"Saya tidak tahu kapan saya akan menyerahkan hidup saya. Terserah kehendak Tuhan. Saya sudah berkomitmen untuk mengorbankan apapun untuk negara saya," katanya.
Negara Asia Tenggara itu berada dalam kekacauan sejak militer merebut kekuasaan pada Februari tahun lalu, membalikkan eksperimen demokrasi selama satu dekade, dan menggunakan kekuatan mematikan untuk menghancurkan protes.
Selain 2.000 kematian dalam pertempuran, lebih dari 2.500 warga sipil tewas di tempat lain, sebagian besar dalam penumpasan protes, menurut Asosiasi Bantuan untuk Tahanan Politik, sebuah kelompok hak asasi yang memantau kerusuhan.
Pejuang pro-demokrasi dikalahkan oleh tentara yang dilengkapi oleh Rusia, China, dan India, yang menggunakan jet tempur untuk melakukan serangan bom yang mematikan.

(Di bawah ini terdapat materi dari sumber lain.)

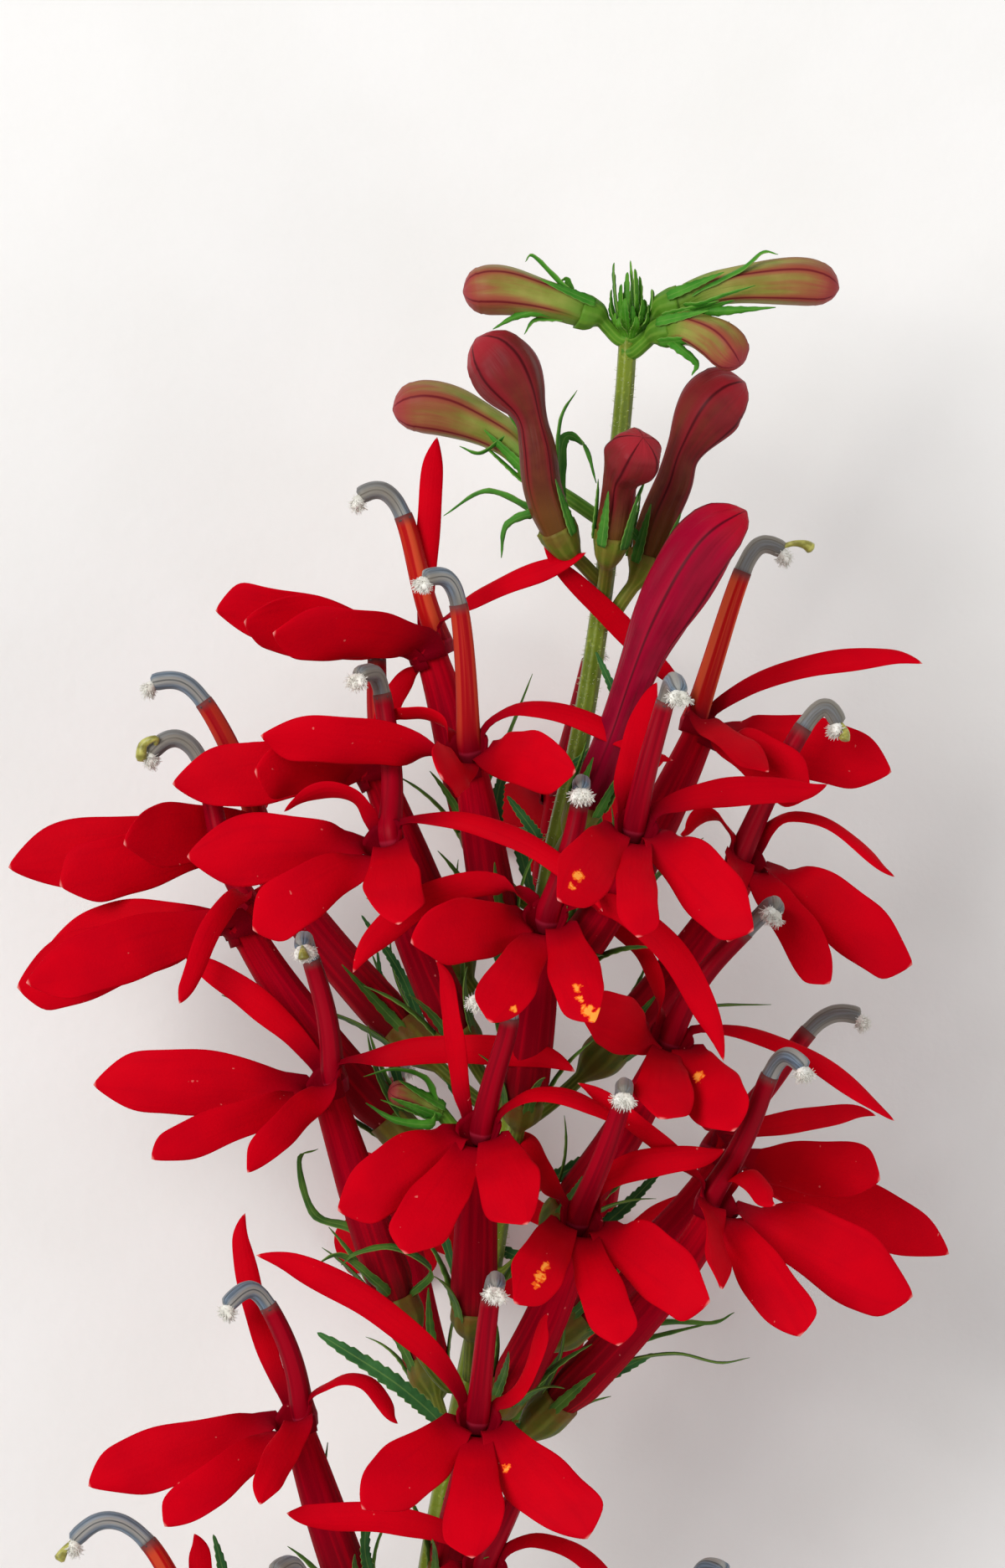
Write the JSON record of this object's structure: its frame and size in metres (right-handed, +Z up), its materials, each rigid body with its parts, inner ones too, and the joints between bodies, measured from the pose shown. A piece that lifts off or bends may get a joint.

Lebih dari 1,3 juta orang telah mengungsi sejak kudeta, menurut PBB, yang mengatakan serangan militer dapat merupakan kejahatan perang.
Junta tidak menanggapi permintaan komentar. Dikatakan tidak menargetkan warga sipil dengan serangan udara dan operasinya menanggapi serangan oleh "teroris".
Duwa Lashi La mengatakan pejuang oposisi telah membunuh sekitar 20.000 tentara junta. Tidak mungkin untuk mengkonfirmasi angka secara independen.
“Jika kami memiliki senjata anti-pesawat, aman untuk mengatakan bahwa kami bisa menang dalam enam bulan,” katanya.